Tudo isso porque, se não correspondeu às expectativas dos que a construíram, aos poucos a Rodovia Transpantaneira incorporou-se no imaginário dos aventureiros. Cruzá-la ganhou o status de ícone nos programas de turismo de aventura ou de ecoturismo. E com o Pantanal entrando em moda como destino de natureza, um dos mais procurados em todo o planeta, isso conduziu à instalação de dezenas de pousadas em fazendas situadas às suas margens.
Rodovia Transpantaneira: atração no Pantanal
Aproveitando esse movimento, e também para reparar um pouco os danos causados pela sua construção sem critérios científicos e estudos mais apurados, o Governo do Estado de Mato Grosso a transformou em estrada-parque. E, recentemente, iniciou a reforma de suas 122 pontes — aliás, recorde mundial como a rodovia com mais pontes em toda a Terra —, substituindo seus precários pisos de madeira por plataformas feitas em concreto armado.

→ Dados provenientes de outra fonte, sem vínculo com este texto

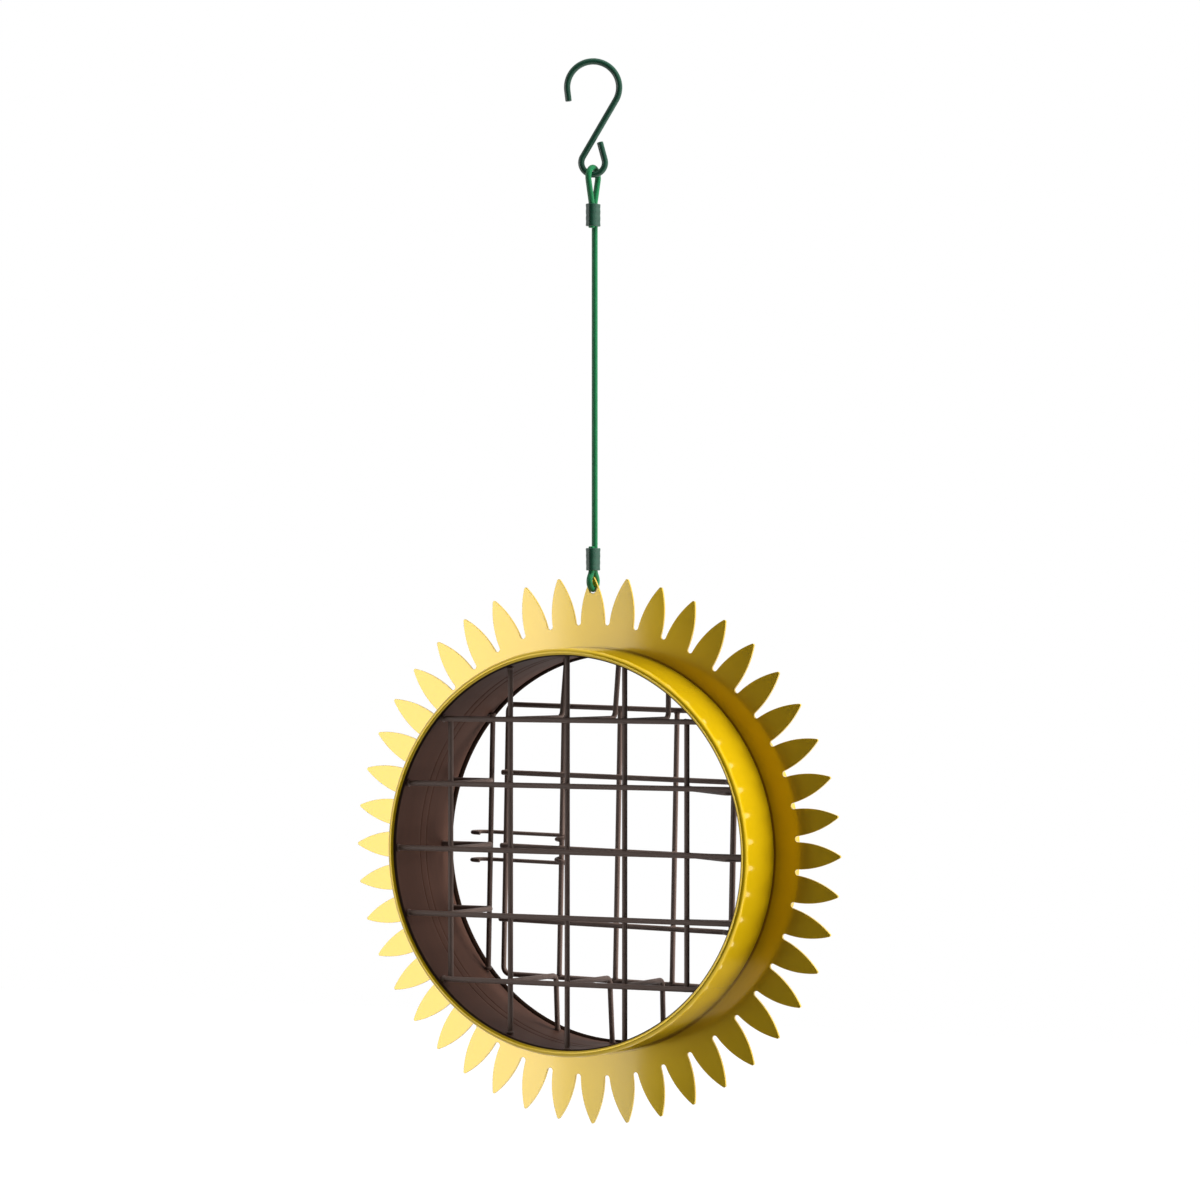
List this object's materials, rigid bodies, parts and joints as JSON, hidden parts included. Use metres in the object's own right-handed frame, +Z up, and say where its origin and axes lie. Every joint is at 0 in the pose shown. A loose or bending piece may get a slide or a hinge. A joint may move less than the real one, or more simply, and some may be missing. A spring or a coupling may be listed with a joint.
{
  "type": "hanging bird feeder",
  "caption": "Hanging suet feeder: an open drum in a ring of flower petals, a wire cage with a hinged and latched wire door, on a coated cable with an S-hook.",
  "frame": {"origin": "the highest point inside the upper bow of the S-hook, where the hook rests on its branch", "axes": "+Z up, -Y towards the front of the feeder (the grid side), +X to the right seen from the front"},
  "size_m": [0.2544, 0.057, 0.4952],
  "materials": {
    "yellow_paint": "glossy golden yellow paint",
    "brown_paint": "satin brown paint",
    "green_coating": "satin green plastic coat over steel strand",
    "dark_green_paint": "semi-gloss dark green paint"
  },
  "bodies": {
    "hook": {"s_hook": "dark_green_paint"},
    "hanger": {"hanger_cable": "green_coating", "upper_ferrule": "dark_green_paint", "lower_ferrule": "dark_green_paint"},
    "feeder": {"petal_plate": "yellow_paint", "drum_shell": "yellow_paint", "drum_liner": "brown_paint", "front_row_1": "brown_paint", "front_row_2": "brown_paint", "front_row_3": "brown_paint", "front_row_4": "brown_paint", "front_row_5": "brown_paint", "front_column_1": "brown_paint", "front_column_2": "brown_paint", "front_column_3": "brown_paint", "front_column_4": "brown_paint", "front_column_5": "brown_paint", "tie_top_1": "brown_paint", "tie_top_2": "brown_paint", "tie_top_3": "brown_paint", "tie_bottom_1": "brown_paint", "tie_bottom_2": "brown_paint", "tie_bottom_3": "brown_paint", "tie_left_1": "brown_paint", "tie_left_2": "brown_paint", "tie_left_3": "brown_paint", "tie_right_1": "brown_paint", "tie_right_2": "brown_paint", "tie_right_3": "brown_paint", "hinge_post": "brown_paint", "latch_post": "brown_paint"},
    "door": {"door_frame": "brown_paint", "door_column_1": "brown_paint", "door_column_2": "brown_paint", "door_column_3": "brown_paint", "door_row_1": "brown_paint", "door_row_2": "brown_paint", "door_row_3": "brown_paint"},
    "latch": {"latch_clip": "brown_paint"}
  },
  "joints": [
    {"name": "hanger_swing", "type": "hinge", "parent": "hook", "child": "hanger", "pos_m": [0, 0, -0.0511], "axis": [0.8829, 0.4695, 0], "range_deg": [-45, 45]},
    {"name": "feeder_rock", "type": "hinge", "parent": "hanger", "child": "feeder", "pos_m": [0, 0, -0.2439], "axis": [0, 1, 0], "range_deg": [-45, 45]},
    {"name": "door_swing", "type": "hinge", "parent": "feeder", "child": "door", "pos_m": [0.06199, 0.0217, -0.3664], "axis": [-0.0209, 0, -0.9998], "range_deg": [0, 90]},
    {"name": "latch_swing", "type": "hinge", "parent": "door", "child": "latch", "pos_m": [-0.02999, 0.0245, -0.36447], "axis": [-0.0209, 0, -0.9998], "range_deg": [0, 126]}
  ],
  "couplings": [
    {"joint": "latch_swing", "follows": "door_swing", "ratio": 1.4}
  ]
}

Apesar dos avanços vividos nos últimos anos, cruzar a Rodovia Transpantaneira de um ponto a outro ainda guarda riscos. Dependendo da intensidade das chuvas, trechos são interditados. Formada por retas intermináveis, tem apenas um posto para reabastecimento de combustível. Ele fica na localidade de Pixaim, mais ou menos metade do caminho entre a Cidade de Poconé e o Distrito de Pedro Jofre. Mas, às vezes, seus tanques estão vazios.
Muito procurada por grupos fazendo ralis de baixa velocidade nos períodos de seca, pois nestes momentos é possível avistar, de um lado e de outro, bandos de capivaras, garças, gaviões, jacarés, tuiuiús, veados e tantos outros. Os mais sortudos, até mesmo exemplares de onça-pintada. Se, durante o dia, as temperaturas rompem facilmente a barreira dos 35 graus Celsius, à noite podem cair bastante, principalmente durante os meses de inverno.
Outro bom conselho é se manter dentro dos veículos, em caso de problemas mecânicos, até à chegada de auxílio, principalmente em períodos noturnos. Isso evita o susto de contato inesperado com jacarés, por exemplo. Apesar de não haver histórico deles atacando seres humanos, não é bom arriscar. Além do mais, a quantidade de insetos e mosquitos no ar é bem significativa. Por isso, é bastante útil ter às mãos um volume suficiente de repelente.